5th Cir. Nixes Discovery |of Immigration Docs

     NEW ORLEANS (CN) — The Fifth Circuit tossed a discovery order that would have allowed a Mississippi chicken plant to access the visa paperwork of Hispanic employees accusing it of harassment.
     The Sept. 27 ruling stems from a 2011 federal complaint filed by the Equal Employment Opportunity Commission on behalf of 11 employees against Koch Foods of Mississippi.
     The Morton-based chicken-kill plant has maintained throughout the litigation that the workers made up their claims of abuse and discrimination in an attempt to get U visas, a class of visa available to abuse victims who assist in government investigations.

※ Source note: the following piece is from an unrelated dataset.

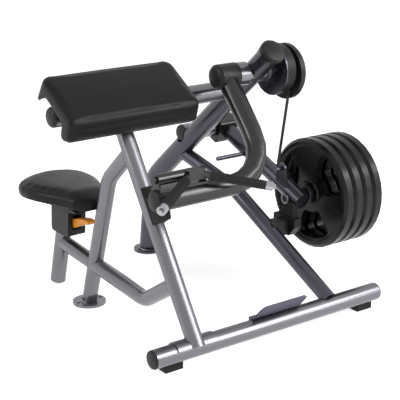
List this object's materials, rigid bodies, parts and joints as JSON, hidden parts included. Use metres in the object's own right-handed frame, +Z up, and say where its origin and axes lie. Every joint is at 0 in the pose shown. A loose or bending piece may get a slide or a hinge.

     “Allowing discovery of U visa information may have a chilling effect extending well beyond this case, imperiling important public purposes,” Judge Patrick Higginbotham wrote, on behalf of the three-judge panel.
     “Having weighed all of the problems U visa discovery may cause against Koch’s admittedly significant interest in obtaining the discovery, we are compelled to conclude that the discovery the district court approved would impose an undue burden and must be redefined,” Higginbotham said.
     
     The New Orleans-based appeals court stopped short of rejecting Koch’s access to the immigration documents altogether, and sent the case back to the district court “to devise an approach to U visa discovery that adequately protects the diverse and competing interests at stake.”
     “Because claimants’ U visa applications would be novel and significant impeachment evidence, we do not forbid U visa discovery outright,” the ruling says. “At a minimum, however, any U visa discovery must not reveal to Koch the identities of any visa applicants and their families, at least in the liability phase.”
     Each of the 11 workers behind the suit claims to have been harassed by the same Koch manager between 2004 and 2008, in the deboning section of a Koch plant. The EEOC says it has since identified more employees who suffered similar attacks and discrimination while working under that same supervisor.
     At oral arguments in June, attorneys for Koch Foods told the appeals court the allegations came on the “heels of an immigration raid” and that the documents “could not be any more relevant.”
     EEOC attorneys said they were trying to protect their clients.
     Koch did not return an emailed request for comment Wednesday afternoon.
     The company is one of the leading chicken processors in the nation, processing some 12 million chickens a week and more than 50 million pounds of ready-to-cook chicken.
     Last week, OSHA fined the Morton, Mississippi plant $89,000 in penalties for nine serious safety violations, including workers facing falls, unguarded machinery, and electric shock hazards.